Task
Determine how many lines of the data below contain "each", then give only that number.

Extracted information
....

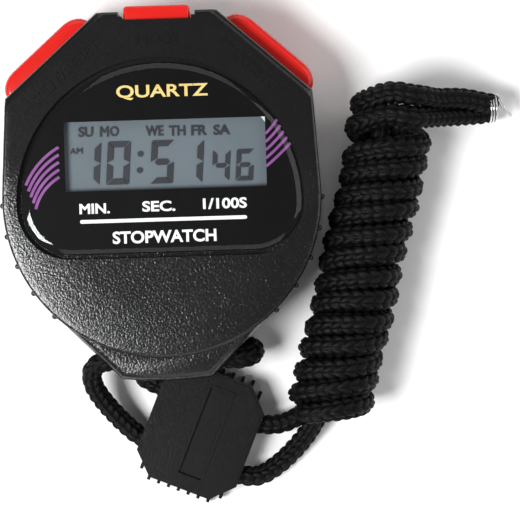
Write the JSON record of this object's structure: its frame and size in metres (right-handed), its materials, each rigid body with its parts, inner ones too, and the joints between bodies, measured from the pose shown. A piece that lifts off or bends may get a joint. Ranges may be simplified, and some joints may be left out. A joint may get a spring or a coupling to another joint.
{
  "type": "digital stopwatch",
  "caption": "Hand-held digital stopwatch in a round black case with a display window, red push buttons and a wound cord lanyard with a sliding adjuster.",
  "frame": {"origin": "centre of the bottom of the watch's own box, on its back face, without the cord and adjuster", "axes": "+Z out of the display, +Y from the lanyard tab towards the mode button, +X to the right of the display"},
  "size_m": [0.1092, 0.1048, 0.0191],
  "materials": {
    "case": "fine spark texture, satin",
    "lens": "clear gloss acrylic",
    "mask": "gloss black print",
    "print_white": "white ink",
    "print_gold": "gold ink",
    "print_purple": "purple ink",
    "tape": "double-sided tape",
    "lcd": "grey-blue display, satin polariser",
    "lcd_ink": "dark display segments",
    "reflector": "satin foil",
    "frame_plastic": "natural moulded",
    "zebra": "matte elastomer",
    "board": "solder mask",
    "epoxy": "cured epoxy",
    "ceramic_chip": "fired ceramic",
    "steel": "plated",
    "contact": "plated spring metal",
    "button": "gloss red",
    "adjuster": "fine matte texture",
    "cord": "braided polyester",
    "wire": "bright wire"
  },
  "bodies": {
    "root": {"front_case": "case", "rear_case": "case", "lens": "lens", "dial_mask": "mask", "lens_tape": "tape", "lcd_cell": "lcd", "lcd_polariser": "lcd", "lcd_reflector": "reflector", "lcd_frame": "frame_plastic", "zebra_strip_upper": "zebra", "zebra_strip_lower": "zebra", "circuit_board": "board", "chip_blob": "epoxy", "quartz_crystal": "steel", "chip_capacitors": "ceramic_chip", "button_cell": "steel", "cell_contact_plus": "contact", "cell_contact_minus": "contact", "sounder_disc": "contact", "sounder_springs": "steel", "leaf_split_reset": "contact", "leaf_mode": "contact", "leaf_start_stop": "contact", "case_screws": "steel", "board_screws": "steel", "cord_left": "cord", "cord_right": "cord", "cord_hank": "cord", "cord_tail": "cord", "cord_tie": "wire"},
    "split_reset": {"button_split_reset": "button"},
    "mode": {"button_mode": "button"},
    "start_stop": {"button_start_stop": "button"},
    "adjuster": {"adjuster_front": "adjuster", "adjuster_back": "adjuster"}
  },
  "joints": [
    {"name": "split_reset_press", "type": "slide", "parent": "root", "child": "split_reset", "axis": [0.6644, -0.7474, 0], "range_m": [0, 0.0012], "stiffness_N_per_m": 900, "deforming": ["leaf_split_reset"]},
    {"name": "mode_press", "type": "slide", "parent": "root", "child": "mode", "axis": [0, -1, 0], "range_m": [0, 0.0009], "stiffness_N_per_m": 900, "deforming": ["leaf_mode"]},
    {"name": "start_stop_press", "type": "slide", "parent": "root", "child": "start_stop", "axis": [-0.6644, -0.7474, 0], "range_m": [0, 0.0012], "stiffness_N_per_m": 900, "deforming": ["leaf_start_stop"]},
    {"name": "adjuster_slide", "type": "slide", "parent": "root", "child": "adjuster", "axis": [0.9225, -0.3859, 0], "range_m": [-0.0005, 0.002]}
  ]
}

....

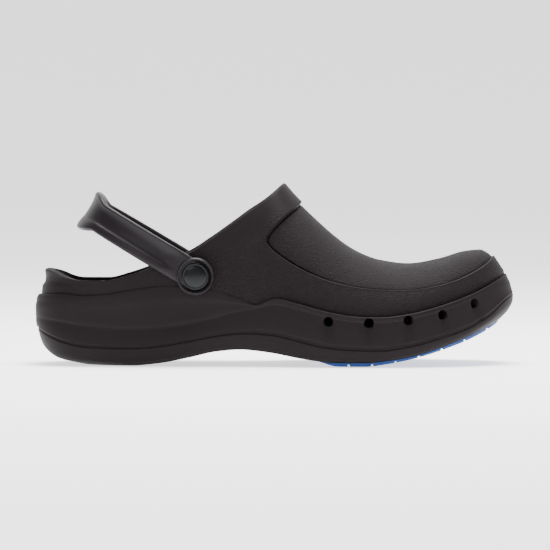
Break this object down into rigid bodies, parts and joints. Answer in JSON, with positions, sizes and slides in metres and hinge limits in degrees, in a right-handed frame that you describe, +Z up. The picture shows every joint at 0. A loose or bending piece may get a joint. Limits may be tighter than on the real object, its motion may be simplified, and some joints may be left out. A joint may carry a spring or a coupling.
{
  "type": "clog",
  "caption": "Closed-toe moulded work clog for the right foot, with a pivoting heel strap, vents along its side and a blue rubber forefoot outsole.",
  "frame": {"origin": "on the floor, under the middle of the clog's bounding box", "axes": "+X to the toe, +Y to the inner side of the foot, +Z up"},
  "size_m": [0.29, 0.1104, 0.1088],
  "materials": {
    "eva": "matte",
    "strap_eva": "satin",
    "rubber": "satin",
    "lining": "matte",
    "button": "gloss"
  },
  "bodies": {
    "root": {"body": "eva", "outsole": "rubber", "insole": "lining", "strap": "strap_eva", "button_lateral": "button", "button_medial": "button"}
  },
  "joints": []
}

....

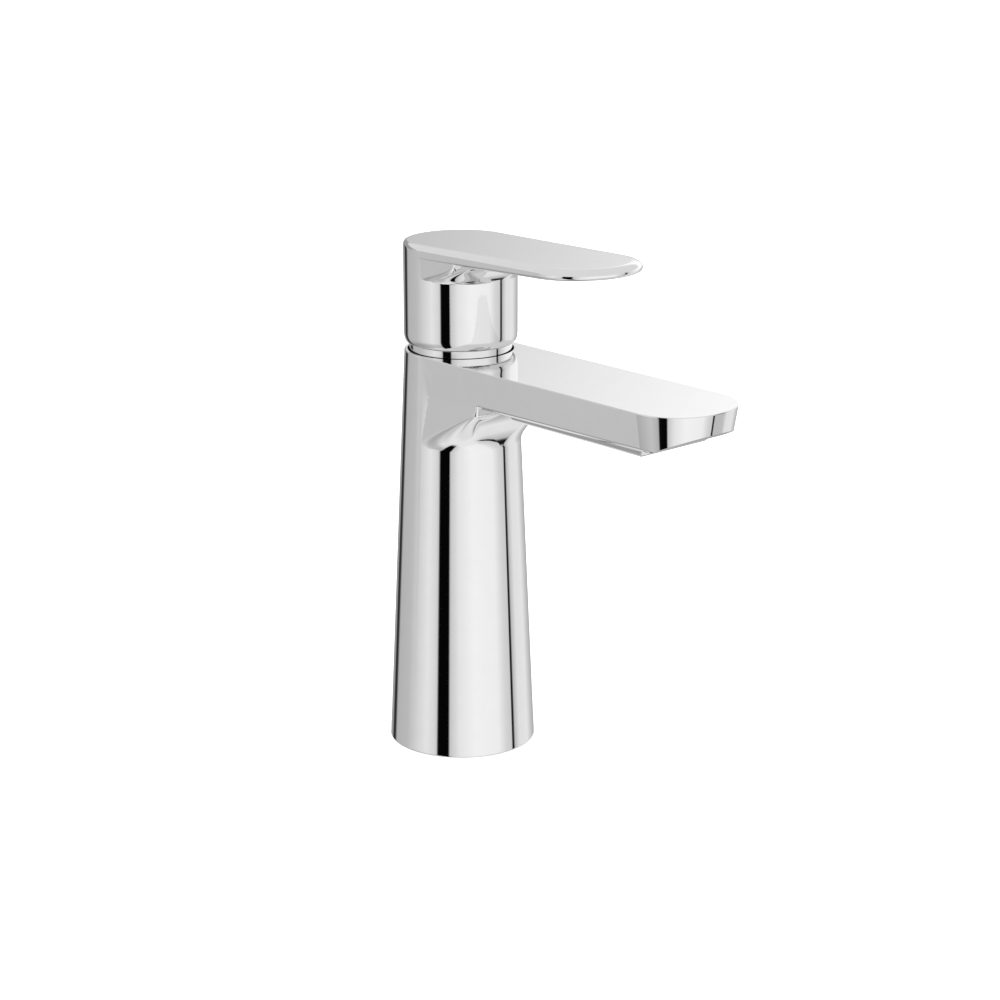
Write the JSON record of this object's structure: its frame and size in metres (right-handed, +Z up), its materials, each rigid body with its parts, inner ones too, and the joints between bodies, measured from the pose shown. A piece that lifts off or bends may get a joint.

....

Expected output
2